Could you give us the source of your picture and we can look at it there?


----------



## bobby2003 (Oct 9, 2017)

That pinterest site just links off to some site full of spam links and stolen photos but I found the original flickr account the photo came from looks like it has some in progress photos.

https://www.flickr.com/photos/andigraham/albums/72157606774766851/with/2797028182/

Also here is a link to a tutorial on how they were made.

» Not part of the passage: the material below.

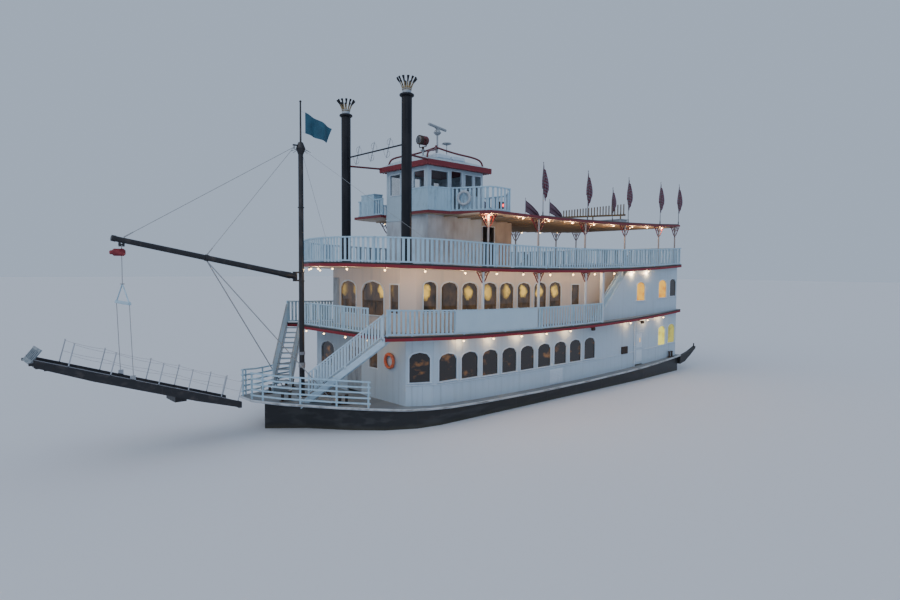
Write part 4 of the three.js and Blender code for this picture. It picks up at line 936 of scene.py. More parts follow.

Grim Hollow cloaked ghosts: http://grimhollowhaunt.blogspot.com/2008/11/cloaked-ghost-step-by-step.html

I may actually try this myself.


----------



## hallloweenjerzeboy (Mar 3, 2009)

Awesome thank you so much


----------



## Copchick (Apr 10, 2012)

Thanks for finding and posting the tutorial bobby2003, I'm going to put this on my wish list too.


----------



## craftycraft66 (Sep 18, 2014)

*Made something similar*

Well I see what you mean about the pics...I tried to attach one along with directions on how I built....but system removed, and said I had too many characters! How frustrating. If you email me, [email protected] I will send you pic of something similar to what you want to make.


----------



## DarkOne (Oct 16, 2012)

I might have to try this and add a wiper motor so it turns back and forth, searching for lost souls! Thanks for posting the tutorial.


----------



## CreeepyCathy (Mar 28, 2009)

heresjohnny made one: https://www.hauntforum.com/showthread.php?t=32666&highlight=johnny


----------



## hallloweenjerzeboy (Mar 3, 2009)

Hey crafty I did sent you an email, shall I retry?


----------



## Halloweendad13 (Jul 4, 2017)

*Here it is*

Here is a link of that project from Pinterest https://pin.it/npgkldczqcnblh


----------



## Daphne (Oct 18, 2006)

PumpkinRot created the original and then Grim made his version of it and then HeresJohnny animated a version of it. CreepyCathy shared the WIP thread on HeresJohnny's creation. I'm actually planning to make HeresJohnny's version this year. Here is the final he created in the showroom. https://www.hauntforum.com/showthread.php?t=32842 The movement he added to it is simply incredible! All 3 versions of this prop are awesome.


----------



## fontgeek (Jul 24, 2006)

The plastic used for dry cleaner's bags works well too. It's light enough in weight, and transparent enough that it moves easily using something small like a computer's cooling fan, or a small, personal desk fan to help give it "motion" or life for an etherial look and feel. It also makes it easy to hang/suspend so that the ghost can float in mid air.


----------